1.2Lamp requirements
Fluorescent lamp, during its normal operation, has to be supplied by means of alternative and controlled current. In order to reduce the size of the ballast and increase the light efficiency of the lamp a frequency greater than 20 kHz is typically used. A half bridge quasi resonant inverter (series-parallel converter Figure 1) is used to obtain sinusoidal current into the lamp and to reduce the power dissipation of the half bridge switches, in fact zero voltage switching is achieved.
Lamp current and lamp voltage during normal operation are reported in lamp documentation and are to be considered as design specification. Moreover, a well preheated lamp ignites at a lower voltage; this implies a longer lamp life and a greater number of ignitions.
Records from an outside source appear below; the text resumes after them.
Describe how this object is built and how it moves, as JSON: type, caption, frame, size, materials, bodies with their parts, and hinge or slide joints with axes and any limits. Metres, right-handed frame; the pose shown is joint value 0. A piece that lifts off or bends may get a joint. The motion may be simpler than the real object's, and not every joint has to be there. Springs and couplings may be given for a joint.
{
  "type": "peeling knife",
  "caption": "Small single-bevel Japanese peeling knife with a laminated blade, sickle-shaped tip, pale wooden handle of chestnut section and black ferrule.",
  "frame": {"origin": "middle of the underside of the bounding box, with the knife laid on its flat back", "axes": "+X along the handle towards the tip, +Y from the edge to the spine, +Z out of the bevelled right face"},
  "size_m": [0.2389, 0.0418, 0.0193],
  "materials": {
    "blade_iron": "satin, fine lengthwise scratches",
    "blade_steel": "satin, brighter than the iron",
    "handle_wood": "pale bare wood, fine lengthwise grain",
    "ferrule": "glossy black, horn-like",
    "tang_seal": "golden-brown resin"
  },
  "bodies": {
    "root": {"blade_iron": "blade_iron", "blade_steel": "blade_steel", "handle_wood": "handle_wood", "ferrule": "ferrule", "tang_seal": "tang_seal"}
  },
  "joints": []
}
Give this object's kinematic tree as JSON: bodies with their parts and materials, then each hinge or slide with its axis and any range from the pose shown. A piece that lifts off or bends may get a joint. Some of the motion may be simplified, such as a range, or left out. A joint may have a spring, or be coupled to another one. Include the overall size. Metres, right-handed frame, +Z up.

The efficiency of the preheating is mainly related with the total energy delivered to the cathode (reported on lamp documentation), and then it depends on the time available for this operation: keeping constant the preheating energy, longer is the preheating time, smaller is the instantaneous power delivered to the cathode. During the preheating operation the voltage across the lamp must be kept below a specified value in order to avoid unwanted ignitions (when these happen, the lamp experiences multiple re-strike and dissipates large amounts of power).
There are many ways to deliver power to the cathode, but the most used are two:
1.Current controlled preheating: the cathodes are interposed between the choke and the resonant capacitor so they experience the same current of the resonant LC circuitry. An efficient preheating is obtained controlling this current and the time of preheating. The advantages of this method are the cheapness and easiness of design; it has also some disadvantages, namely the difficulty of keeping low the lamp voltage during preheating and the fact that during steady state the cathode experiences the sum of the lamp current and of the resonant capacitor current.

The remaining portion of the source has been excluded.